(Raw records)

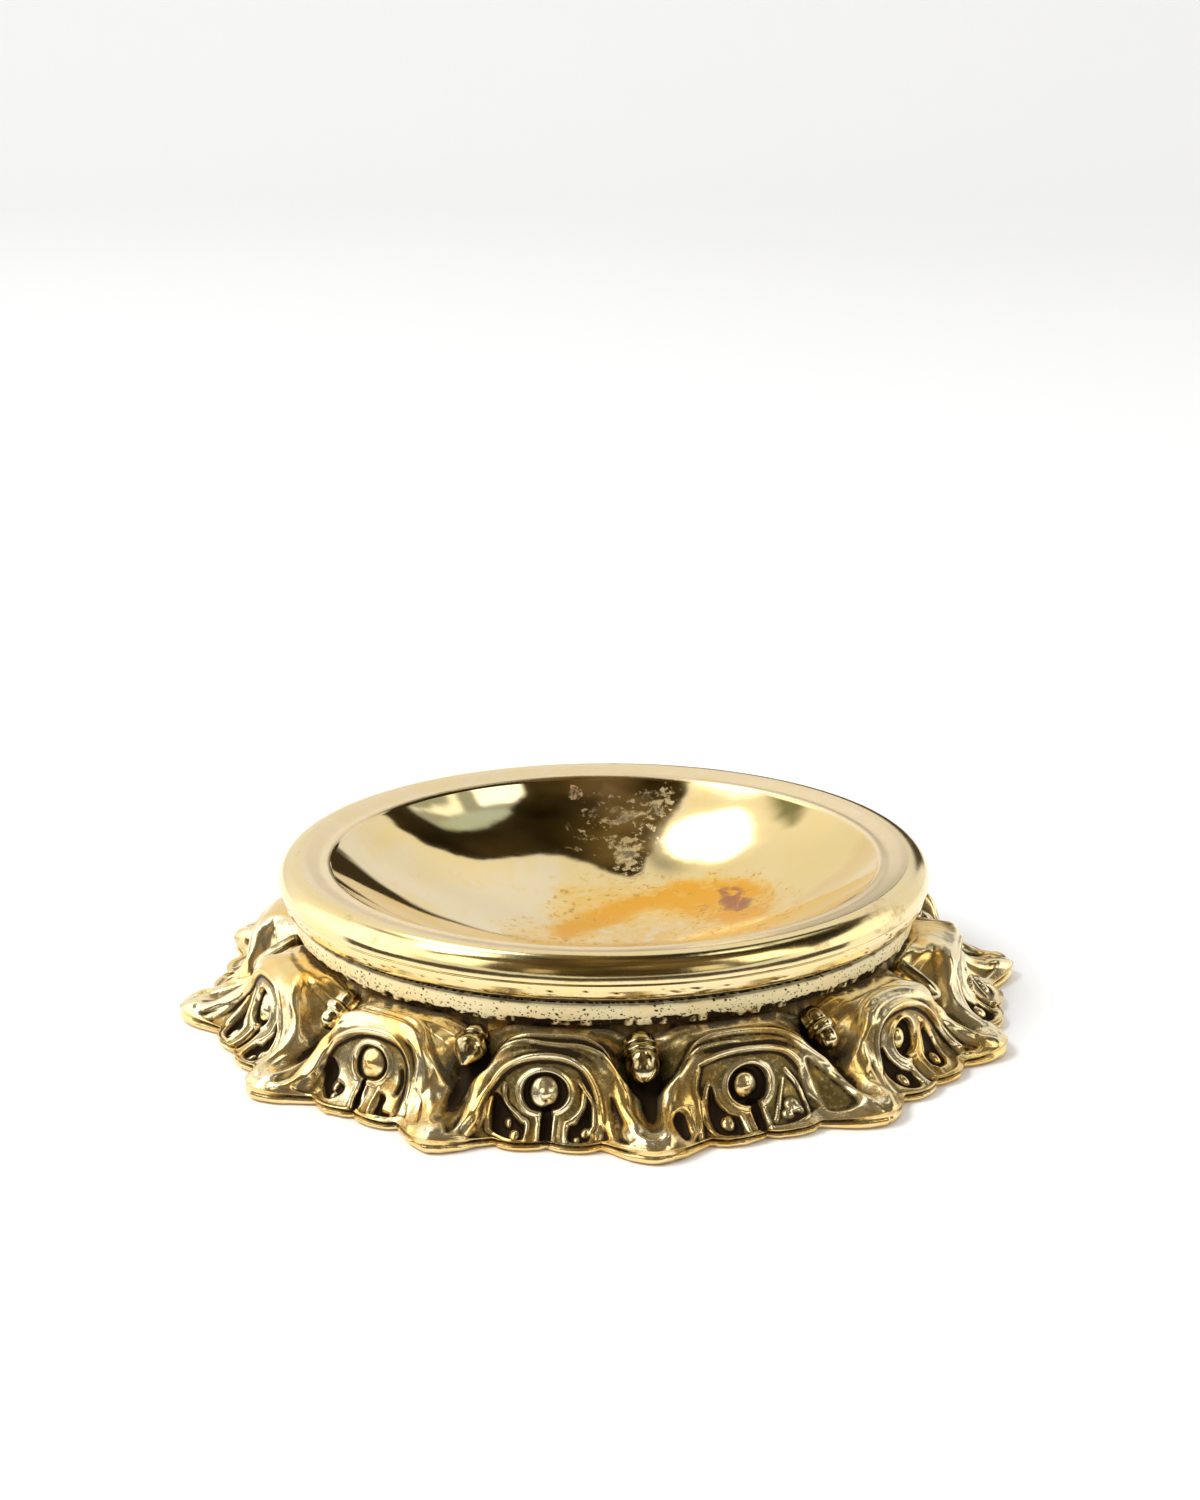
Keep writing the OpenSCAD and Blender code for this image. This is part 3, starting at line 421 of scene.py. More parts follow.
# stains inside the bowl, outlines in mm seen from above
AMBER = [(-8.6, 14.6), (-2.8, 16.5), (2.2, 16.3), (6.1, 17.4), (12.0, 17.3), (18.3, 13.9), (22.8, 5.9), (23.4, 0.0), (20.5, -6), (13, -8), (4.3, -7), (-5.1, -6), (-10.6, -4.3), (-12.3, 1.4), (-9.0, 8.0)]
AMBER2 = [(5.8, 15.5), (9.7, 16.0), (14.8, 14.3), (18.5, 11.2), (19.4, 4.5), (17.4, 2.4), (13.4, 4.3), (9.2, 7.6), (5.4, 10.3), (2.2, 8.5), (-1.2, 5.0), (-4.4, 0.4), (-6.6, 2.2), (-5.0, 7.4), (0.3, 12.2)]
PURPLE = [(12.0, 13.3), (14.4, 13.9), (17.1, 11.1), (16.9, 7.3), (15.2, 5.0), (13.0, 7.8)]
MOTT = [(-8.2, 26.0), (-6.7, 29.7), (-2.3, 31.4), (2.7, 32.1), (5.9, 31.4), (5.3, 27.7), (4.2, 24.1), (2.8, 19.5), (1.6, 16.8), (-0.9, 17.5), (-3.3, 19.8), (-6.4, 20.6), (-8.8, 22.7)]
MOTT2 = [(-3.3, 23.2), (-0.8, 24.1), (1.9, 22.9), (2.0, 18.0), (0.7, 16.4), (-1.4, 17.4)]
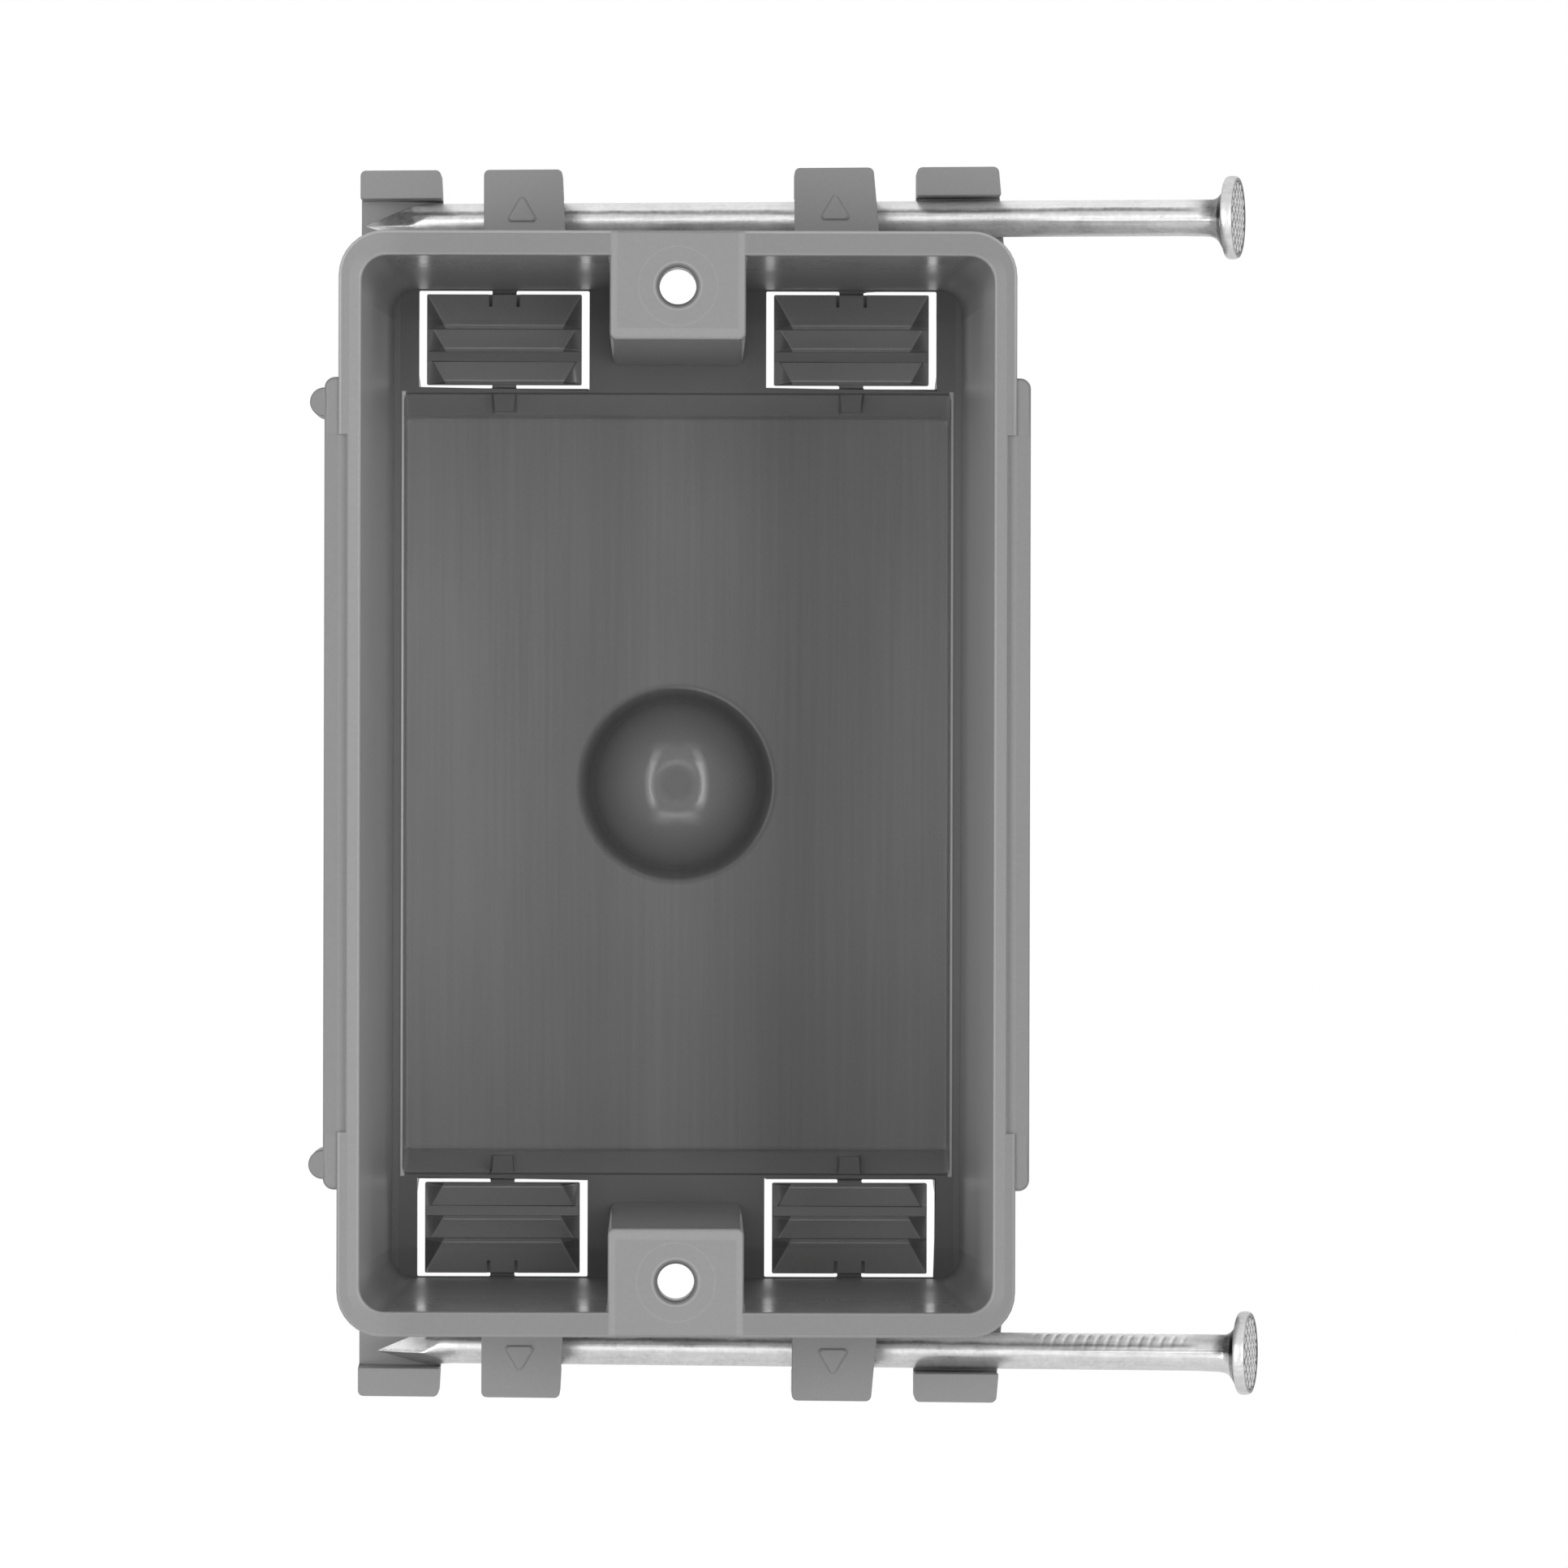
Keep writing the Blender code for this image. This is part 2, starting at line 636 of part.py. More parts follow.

● Written task
Locate the word "Blender" in the entries, and copy every line where it is found.

● Correct answer
Keep writing the OpenSCAD and Blender code for this image. This is part 3, starting at line 421 of scene.py. More parts follow.
Keep writing the Blender code for this image. This is part 2, starting at line 636 of part.py. More parts follow.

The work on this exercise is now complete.